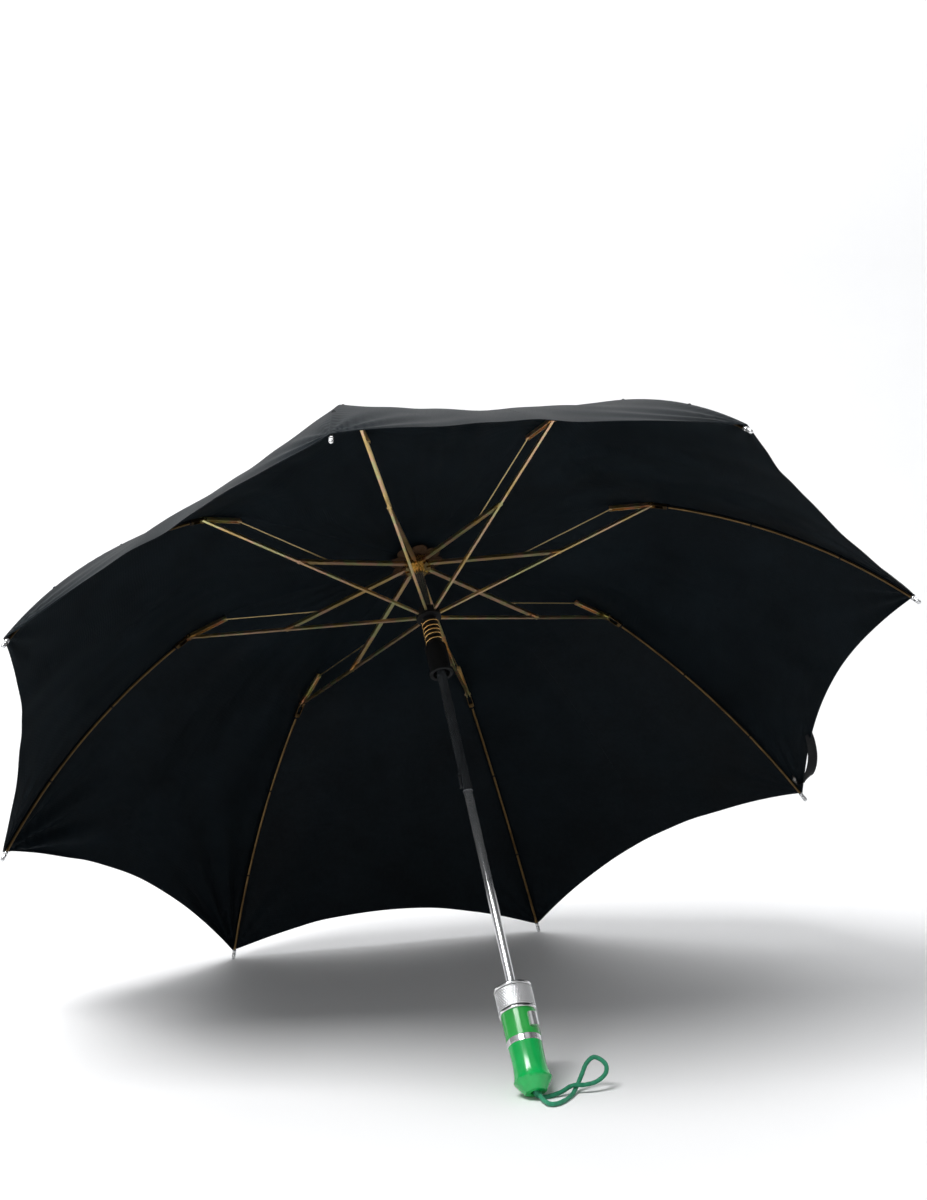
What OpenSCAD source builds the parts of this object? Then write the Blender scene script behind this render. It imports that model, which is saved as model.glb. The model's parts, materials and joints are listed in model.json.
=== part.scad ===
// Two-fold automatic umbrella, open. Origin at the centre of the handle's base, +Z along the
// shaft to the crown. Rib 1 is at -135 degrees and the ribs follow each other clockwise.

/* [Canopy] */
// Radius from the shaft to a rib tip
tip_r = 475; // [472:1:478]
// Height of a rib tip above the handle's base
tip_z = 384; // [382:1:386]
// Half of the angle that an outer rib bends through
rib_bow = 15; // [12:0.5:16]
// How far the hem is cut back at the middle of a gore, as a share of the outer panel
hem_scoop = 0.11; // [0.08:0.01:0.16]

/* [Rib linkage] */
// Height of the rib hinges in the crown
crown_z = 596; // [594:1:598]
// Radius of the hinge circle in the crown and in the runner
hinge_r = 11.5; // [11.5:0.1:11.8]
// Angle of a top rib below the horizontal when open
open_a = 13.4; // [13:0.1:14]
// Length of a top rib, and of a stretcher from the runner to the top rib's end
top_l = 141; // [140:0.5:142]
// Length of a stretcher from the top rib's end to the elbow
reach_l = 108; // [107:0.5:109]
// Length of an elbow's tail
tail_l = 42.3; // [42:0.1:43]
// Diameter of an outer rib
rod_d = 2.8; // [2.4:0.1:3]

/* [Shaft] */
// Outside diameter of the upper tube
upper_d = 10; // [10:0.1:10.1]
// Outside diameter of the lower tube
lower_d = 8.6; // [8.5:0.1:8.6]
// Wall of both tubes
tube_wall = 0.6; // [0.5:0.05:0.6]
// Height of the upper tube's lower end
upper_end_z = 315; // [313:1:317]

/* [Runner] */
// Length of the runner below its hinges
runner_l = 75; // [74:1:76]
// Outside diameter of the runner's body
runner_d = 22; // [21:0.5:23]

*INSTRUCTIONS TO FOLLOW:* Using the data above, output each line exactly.

*CORRECT OUTPUT:*
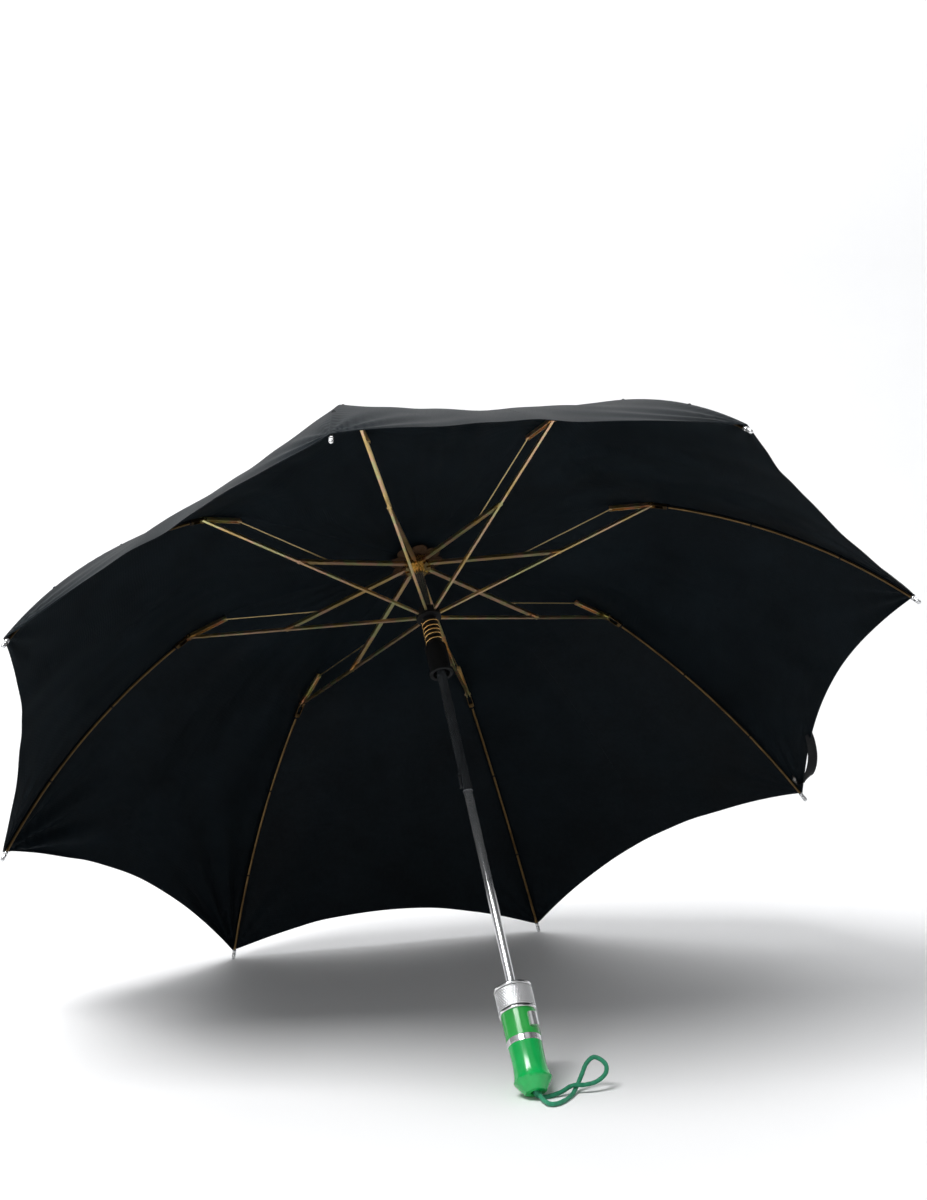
What OpenSCAD source builds the parts of this object? Then write the Blender scene script behind this render. It imports that model, which is saved as model.glb. The model's parts, materials and joints are listed in model.json.
=== part.scad ===
// Two-fold automatic umbrella, open. Origin at the centre of the handle's base, +Z along the
// shaft to the crown. Rib 1 is at -135 degrees and the ribs follow each other clockwise.

/* [Canopy] */
// Radius from the shaft to a rib tip
tip_r = 475; // [472:1:478]
// Height of a rib tip above the handle's base
tip_z = 384; // [382:1:386]
// Half of the angle that an outer rib bends through
rib_bow = 15; // [12:0.5:16]
// How far the hem is cut back at the middle of a gore, as a share of the outer panel
hem_scoop = 0.11; // [0.08:0.01:0.16]

/* [Rib linkage] */
// Height of the rib hinges in the crown
crown_z = 596; // [594:1:598]
// Radius of the hinge circle in the crown and in the runner
hinge_r = 11.5; // [11.5:0.1:11.8]
// Angle of a top rib below the horizontal when open
open_a = 13.4; // [13:0.1:14]
// Length of a top rib, and of a stretcher from the runner to the top rib's end
top_l = 141; // [140:0.5:142]
// Length of a stretcher from the top rib's end to the elbow
reach_l = 108; // [107:0.5:109]
// Length of an elbow's tail
tail_l = 42.3; // [42:0.1:43]
// Diameter of an outer rib
rod_d = 2.8; // [2.4:0.1:3]

/* [Shaft] */
// Outside diameter of the upper tube
upper_d = 10; // [10:0.1:10.1]
// Outside diameter of the lower tube
lower_d = 8.6; // [8.5:0.1:8.6]
// Wall of both tubes
tube_wall = 0.6; // [0.5:0.05:0.6]
// Height of the upper tube's lower end
upper_end_z = 315; // [313:1:317]

/* [Runner] */
// Length of the runner below its hinges
runner_l = 75; // [74:1:76]
// Outside diameter of the runner's body
runner_d = 22; // [21:0.5:23]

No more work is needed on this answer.